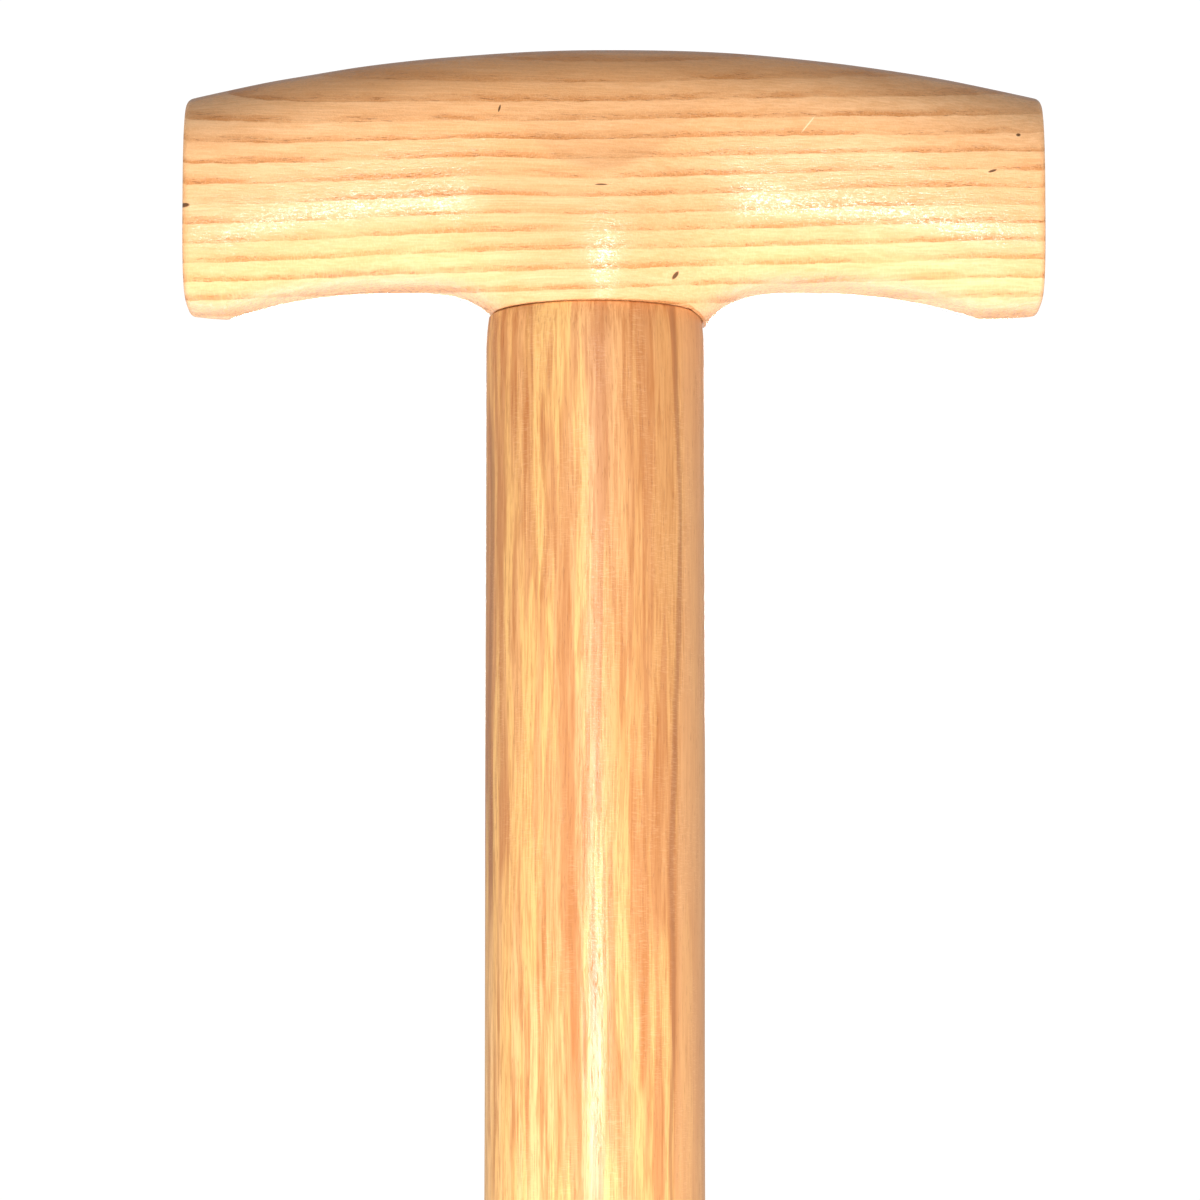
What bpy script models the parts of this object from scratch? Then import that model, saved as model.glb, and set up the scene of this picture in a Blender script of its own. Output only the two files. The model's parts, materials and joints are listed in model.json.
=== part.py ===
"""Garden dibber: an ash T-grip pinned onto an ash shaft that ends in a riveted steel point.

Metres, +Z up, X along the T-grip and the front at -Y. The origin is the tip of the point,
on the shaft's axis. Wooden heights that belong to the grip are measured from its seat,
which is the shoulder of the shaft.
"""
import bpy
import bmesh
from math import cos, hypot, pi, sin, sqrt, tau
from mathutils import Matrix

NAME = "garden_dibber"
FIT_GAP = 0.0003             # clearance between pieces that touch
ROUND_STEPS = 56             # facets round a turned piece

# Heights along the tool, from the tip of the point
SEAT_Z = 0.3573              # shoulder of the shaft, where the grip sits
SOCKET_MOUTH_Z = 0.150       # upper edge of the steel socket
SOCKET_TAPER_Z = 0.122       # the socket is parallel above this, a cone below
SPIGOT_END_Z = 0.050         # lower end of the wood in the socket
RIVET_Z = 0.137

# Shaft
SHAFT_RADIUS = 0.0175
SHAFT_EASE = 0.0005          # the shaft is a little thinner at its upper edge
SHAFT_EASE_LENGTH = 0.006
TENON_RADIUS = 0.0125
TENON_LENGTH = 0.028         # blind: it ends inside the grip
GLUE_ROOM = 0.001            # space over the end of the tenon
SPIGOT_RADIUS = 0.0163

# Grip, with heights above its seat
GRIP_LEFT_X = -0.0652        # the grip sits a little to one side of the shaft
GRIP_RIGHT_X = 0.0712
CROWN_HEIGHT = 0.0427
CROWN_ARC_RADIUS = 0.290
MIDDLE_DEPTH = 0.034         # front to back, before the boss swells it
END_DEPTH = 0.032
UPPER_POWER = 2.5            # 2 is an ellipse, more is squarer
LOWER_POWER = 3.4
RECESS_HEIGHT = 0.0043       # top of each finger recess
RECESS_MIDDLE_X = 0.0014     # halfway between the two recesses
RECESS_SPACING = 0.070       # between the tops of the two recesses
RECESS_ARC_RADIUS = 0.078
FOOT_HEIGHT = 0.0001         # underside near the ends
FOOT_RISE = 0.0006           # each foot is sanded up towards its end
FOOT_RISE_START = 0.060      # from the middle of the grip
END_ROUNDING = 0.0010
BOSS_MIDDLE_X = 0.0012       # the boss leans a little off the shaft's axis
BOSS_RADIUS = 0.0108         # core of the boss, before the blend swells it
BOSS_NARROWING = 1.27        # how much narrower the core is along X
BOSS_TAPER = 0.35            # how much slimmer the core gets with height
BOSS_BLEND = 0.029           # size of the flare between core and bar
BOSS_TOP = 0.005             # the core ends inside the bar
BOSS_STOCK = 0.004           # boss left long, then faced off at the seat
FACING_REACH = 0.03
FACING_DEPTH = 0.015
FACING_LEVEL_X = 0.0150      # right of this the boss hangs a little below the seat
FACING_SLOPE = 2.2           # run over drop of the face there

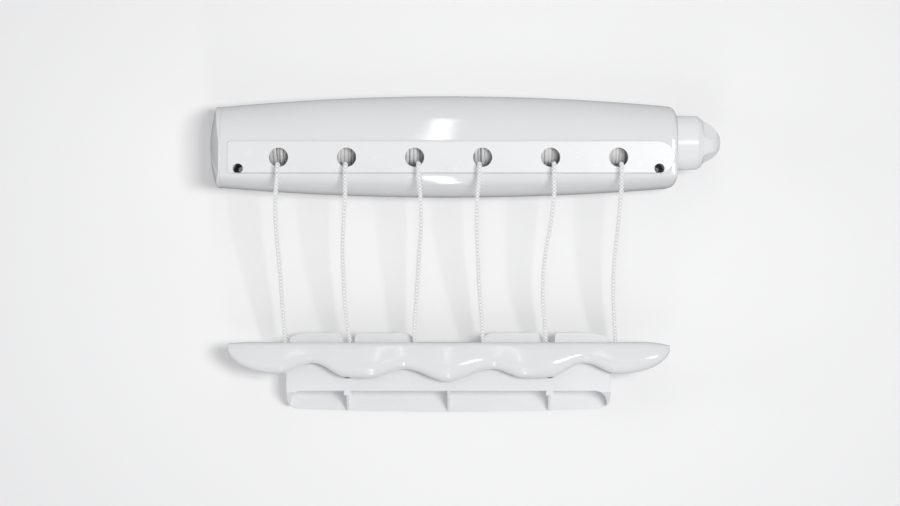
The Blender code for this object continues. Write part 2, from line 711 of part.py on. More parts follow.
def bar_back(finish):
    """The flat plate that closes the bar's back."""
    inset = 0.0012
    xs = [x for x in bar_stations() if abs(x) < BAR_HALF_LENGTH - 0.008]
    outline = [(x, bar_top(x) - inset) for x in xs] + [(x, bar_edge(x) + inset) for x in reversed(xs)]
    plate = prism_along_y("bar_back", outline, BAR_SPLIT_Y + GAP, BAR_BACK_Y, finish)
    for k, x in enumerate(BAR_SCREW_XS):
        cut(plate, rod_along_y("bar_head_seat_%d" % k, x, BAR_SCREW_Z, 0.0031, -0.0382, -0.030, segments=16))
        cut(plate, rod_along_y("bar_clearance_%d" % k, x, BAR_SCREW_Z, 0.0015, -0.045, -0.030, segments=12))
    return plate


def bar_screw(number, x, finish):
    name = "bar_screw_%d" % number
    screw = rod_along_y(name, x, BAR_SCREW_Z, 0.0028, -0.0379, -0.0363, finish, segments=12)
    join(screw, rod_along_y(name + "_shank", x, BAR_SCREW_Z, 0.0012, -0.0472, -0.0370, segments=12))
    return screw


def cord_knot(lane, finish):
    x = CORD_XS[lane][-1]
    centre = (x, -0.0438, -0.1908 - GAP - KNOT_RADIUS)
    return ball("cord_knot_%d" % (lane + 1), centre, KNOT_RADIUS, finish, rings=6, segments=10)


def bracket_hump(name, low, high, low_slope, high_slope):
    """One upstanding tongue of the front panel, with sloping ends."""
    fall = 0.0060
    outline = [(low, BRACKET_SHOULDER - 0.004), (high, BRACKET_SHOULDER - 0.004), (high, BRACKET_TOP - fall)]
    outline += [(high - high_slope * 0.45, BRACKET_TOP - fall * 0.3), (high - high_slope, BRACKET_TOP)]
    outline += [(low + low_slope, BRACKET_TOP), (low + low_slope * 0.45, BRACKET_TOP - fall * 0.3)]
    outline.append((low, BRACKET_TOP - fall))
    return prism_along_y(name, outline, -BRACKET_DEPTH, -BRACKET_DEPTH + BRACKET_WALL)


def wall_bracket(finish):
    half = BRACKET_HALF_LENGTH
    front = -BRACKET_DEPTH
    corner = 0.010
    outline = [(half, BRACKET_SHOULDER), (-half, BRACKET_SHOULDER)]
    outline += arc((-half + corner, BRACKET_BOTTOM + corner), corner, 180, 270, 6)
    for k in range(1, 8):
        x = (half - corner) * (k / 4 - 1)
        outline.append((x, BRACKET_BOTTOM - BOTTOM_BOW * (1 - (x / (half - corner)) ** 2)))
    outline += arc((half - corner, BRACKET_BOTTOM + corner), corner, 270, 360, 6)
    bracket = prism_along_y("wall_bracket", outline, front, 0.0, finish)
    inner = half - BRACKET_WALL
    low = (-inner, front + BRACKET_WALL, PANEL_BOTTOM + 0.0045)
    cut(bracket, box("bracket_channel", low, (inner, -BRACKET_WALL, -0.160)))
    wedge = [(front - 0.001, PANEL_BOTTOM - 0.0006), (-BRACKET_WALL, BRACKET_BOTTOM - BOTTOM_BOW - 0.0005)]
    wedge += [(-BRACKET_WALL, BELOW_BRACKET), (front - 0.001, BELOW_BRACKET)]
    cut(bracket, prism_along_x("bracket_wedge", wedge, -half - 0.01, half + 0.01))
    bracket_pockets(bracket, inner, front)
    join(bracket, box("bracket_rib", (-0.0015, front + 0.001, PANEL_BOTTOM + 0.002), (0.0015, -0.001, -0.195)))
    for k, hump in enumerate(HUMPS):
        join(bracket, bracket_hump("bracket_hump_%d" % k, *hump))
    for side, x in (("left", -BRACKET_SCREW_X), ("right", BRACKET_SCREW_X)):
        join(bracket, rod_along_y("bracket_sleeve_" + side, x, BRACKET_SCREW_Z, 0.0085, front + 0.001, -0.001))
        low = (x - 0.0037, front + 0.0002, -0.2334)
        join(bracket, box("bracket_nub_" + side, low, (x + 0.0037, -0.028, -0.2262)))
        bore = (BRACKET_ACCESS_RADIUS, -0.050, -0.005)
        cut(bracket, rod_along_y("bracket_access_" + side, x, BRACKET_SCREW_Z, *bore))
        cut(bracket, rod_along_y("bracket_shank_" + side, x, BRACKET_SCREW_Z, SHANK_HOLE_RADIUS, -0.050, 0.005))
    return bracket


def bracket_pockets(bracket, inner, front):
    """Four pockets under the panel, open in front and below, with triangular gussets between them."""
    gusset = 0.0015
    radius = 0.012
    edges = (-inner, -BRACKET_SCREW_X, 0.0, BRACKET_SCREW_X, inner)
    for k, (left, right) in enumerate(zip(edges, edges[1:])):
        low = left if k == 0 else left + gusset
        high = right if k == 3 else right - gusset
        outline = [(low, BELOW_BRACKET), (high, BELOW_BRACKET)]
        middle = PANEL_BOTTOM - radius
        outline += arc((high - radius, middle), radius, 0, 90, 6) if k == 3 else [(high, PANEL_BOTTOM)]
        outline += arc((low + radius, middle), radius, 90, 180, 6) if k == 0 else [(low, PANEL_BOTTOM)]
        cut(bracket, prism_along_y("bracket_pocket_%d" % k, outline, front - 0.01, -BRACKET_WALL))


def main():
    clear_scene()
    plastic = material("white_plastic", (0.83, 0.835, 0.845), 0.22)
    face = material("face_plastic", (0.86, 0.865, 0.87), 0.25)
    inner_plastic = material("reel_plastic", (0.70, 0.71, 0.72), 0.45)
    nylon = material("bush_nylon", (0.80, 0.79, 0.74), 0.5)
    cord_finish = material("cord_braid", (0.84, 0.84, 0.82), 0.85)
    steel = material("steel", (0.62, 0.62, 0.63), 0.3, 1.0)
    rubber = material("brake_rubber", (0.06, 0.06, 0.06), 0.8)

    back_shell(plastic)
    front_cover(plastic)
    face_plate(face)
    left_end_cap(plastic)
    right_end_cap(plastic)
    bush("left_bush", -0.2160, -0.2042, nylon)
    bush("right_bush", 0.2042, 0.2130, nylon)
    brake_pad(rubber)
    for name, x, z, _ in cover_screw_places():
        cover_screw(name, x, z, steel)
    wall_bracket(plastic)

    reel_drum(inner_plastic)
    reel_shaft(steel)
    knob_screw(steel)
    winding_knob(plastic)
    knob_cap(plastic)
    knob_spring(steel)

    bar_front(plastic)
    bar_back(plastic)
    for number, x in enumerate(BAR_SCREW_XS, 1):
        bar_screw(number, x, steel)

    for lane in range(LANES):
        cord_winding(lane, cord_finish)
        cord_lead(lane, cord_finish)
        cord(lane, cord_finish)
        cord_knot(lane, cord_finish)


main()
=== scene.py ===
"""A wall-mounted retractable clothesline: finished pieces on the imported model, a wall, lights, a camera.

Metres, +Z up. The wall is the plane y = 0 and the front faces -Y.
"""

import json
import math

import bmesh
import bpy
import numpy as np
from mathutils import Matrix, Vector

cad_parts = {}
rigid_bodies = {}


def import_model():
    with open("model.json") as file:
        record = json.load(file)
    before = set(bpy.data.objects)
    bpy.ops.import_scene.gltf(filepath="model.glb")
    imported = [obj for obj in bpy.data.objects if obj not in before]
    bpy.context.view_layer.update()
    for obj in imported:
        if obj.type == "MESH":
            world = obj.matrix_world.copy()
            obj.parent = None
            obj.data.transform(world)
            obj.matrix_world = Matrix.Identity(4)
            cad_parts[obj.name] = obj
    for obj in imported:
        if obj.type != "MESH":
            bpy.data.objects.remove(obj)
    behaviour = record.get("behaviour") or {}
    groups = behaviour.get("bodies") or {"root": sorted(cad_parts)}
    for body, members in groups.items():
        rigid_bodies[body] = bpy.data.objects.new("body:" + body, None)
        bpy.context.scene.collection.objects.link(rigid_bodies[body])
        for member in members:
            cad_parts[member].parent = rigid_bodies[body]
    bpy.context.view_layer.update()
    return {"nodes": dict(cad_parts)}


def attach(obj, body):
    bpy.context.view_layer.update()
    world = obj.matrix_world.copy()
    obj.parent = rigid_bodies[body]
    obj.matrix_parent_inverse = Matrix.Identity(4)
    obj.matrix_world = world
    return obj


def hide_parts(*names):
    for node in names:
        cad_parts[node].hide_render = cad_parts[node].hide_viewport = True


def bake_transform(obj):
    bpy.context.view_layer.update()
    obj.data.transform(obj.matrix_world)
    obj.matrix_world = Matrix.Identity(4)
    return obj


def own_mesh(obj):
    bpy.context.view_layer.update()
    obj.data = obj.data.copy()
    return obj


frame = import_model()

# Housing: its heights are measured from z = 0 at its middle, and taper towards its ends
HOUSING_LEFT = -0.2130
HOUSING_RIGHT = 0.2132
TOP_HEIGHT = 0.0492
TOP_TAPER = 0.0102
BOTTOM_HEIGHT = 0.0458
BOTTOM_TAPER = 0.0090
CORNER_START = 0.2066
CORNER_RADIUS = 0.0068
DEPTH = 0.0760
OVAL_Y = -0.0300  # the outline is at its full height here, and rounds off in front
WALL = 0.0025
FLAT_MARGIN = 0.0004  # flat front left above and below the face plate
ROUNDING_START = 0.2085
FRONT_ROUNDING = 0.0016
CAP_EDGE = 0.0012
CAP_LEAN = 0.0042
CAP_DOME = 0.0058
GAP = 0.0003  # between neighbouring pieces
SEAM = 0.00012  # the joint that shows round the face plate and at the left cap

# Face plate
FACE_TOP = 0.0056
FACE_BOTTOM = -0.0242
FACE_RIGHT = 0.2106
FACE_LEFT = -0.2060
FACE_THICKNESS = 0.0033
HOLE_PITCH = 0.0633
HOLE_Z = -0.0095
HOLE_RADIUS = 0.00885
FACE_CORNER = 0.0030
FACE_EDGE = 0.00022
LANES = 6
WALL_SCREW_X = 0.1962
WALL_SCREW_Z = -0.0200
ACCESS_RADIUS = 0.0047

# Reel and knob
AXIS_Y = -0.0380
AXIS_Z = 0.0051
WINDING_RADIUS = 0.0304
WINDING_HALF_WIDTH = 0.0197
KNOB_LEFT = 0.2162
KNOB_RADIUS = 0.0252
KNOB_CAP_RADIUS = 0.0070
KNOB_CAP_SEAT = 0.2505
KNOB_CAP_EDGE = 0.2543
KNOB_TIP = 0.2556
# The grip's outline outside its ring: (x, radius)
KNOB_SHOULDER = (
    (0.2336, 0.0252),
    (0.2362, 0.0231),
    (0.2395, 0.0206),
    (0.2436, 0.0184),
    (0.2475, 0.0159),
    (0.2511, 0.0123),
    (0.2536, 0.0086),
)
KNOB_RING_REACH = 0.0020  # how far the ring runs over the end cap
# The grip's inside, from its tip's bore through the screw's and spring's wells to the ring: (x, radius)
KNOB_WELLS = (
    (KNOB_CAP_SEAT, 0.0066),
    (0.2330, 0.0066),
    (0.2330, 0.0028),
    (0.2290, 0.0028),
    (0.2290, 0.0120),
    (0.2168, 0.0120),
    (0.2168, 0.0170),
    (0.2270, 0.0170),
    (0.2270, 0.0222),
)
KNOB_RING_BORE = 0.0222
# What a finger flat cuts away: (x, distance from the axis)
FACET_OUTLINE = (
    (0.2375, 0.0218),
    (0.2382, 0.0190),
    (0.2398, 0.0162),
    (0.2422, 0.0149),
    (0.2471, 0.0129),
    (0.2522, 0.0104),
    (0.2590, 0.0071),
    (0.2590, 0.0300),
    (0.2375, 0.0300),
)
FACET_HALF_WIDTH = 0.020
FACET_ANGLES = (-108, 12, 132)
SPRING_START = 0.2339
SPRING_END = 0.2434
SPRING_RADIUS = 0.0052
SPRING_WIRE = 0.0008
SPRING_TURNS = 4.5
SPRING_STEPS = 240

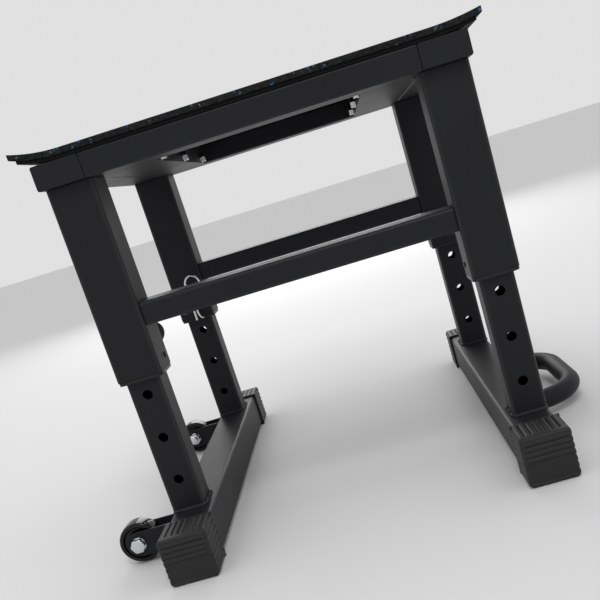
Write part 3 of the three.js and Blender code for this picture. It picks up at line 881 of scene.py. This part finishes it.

◆ ◆ ◆ ◆ ◆ ◆ ◆

(WHAT TO PRODUCE) Only the lines running from the line with "bar_front(plastic)" through the line with "cad_parts[node].hide_render = cad_parts[node].hide_viewport" should be repeated, exactly and with both ends kept.

(TASK RESULT)
    bar_front(plastic)
    bar_back(plastic)
    for number, x in enumerate(BAR_SCREW_XS, 1):
        bar_screw(number, x, steel)

    for lane in range(LANES):
        cord_winding(lane, cord_finish)
        cord_lead(lane, cord_finish)
        cord(lane, cord_finish)
        cord_knot(lane, cord_finish)


main()
=== scene.py ===
"""A wall-mounted retractable clothesline: finished pieces on the imported model, a wall, lights, a camera.

Metres, +Z up. The wall is the plane y = 0 and the front faces -Y.
"""

import json
import math

import bmesh
import bpy
import numpy as np
from mathutils import Matrix, Vector

cad_parts = {}
rigid_bodies = {}


def import_model():
    with open("model.json") as file:
        record = json.load(file)
    before = set(bpy.data.objects)
    bpy.ops.import_scene.gltf(filepath="model.glb")
    imported = [obj for obj in bpy.data.objects if obj not in before]
    bpy.context.view_layer.update()
    for obj in imported:
        if obj.type == "MESH":
            world = obj.matrix_world.copy()
            obj.parent = None
            obj.data.transform(world)
            obj.matrix_world = Matrix.Identity(4)
            cad_parts[obj.name] = obj
    for obj in imported:
        if obj.type != "MESH":
            bpy.data.objects.remove(obj)
    behaviour = record.get("behaviour") or {}
    groups = behaviour.get("bodies") or {"root": sorted(cad_parts)}
    for body, members in groups.items():
        rigid_bodies[body] = bpy.data.objects.new("body:" + body, None)
        bpy.context.scene.collection.objects.link(rigid_bodies[body])
        for member in members:
            cad_parts[member].parent = rigid_bodies[body]
    bpy.context.view_layer.update()
    return {"nodes": dict(cad_parts)}


def attach(obj, body):
    bpy.context.view_layer.update()
    world = obj.matrix_world.copy()
    obj.parent = rigid_bodies[body]
    obj.matrix_parent_inverse = Matrix.Identity(4)
    obj.matrix_world = world
    return obj


def hide_parts(*names):
    for node in names:
        cad_parts[node].hide_render = cad_parts[node].hide_viewport = True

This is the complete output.